Kim Bistrong, 57, who has recently taken up pickleball for the first time, likes that the game feels less about competition than about intergenerational fun. “It’s not just talk,” she says. “You do get the sense that the movement and the engagement is the goal.”
Bistrong has had three lessons with Vendegna. “The first lesson was amazing,” Bistrong says. “She made me feel like I knew what I was doing.” She considered setting up a fourth lesson—but Vendegna told her she’s ready to hit the court. “She didn’t even want to take the money,” says Bistrong. “She’s like, ‘You’re ready. Just like get out there. I promise you’ll meet people at your level.’”
For East Bay residents who are curious about how to get started, local pickleball ambassadors like Vengedna are ready to proselytize. “We’re all big labrador retrievers who just want everyone to have fun and play this game,” Vendegna says.
There are about 100 pickleball courts scattered across parks and rec centers in the East Bay, and plenty of support for finding a game.
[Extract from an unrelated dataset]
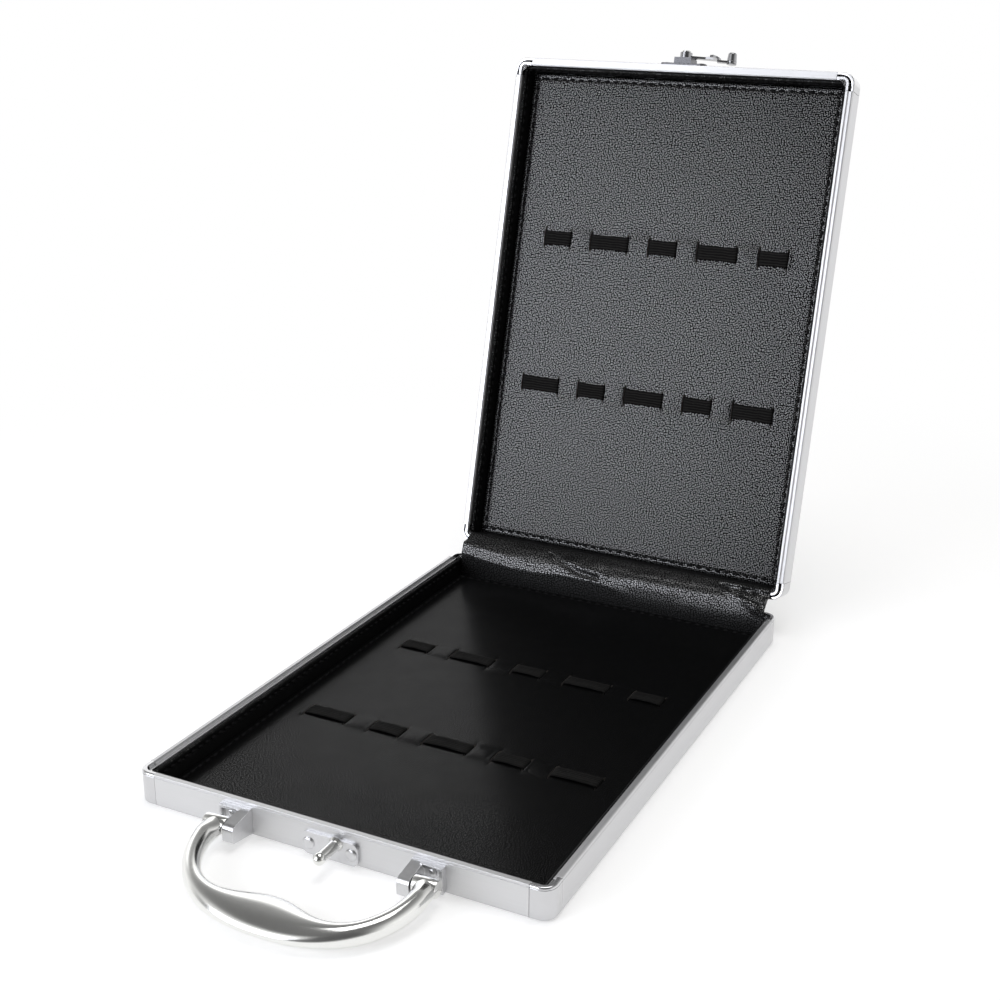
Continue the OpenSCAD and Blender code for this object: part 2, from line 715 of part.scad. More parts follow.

Vendegna is happy for any pickleball-curious East Bayers to reach out to her at [email protected].
Vendegna estimates that about 20% of new players just show up at a meet-up and hope someone shows them the ropes. Usually, the community is happy to oblige, but Vendegna recommends taking a quick intro class to learn the rules and practice a few volleys. She and her assistant coaches host an open play at Bushrod Park in north Oakland four times per week, and use one court to give first-timers an intro clinic for 90 minutes or so. They supply balls and paddles, and ask for $10.
Vendegna’s enthusiasm is undeniably infectious. “I had a gal come up to me—in her mid-60s—and say, ‘I’ve never been athletic; I’ve never played a sport,’” Vendegna says. “Within 10 minutes, she was saying, ‘This is really fun, I want to buy a paddle.’ That’s what it’s about.”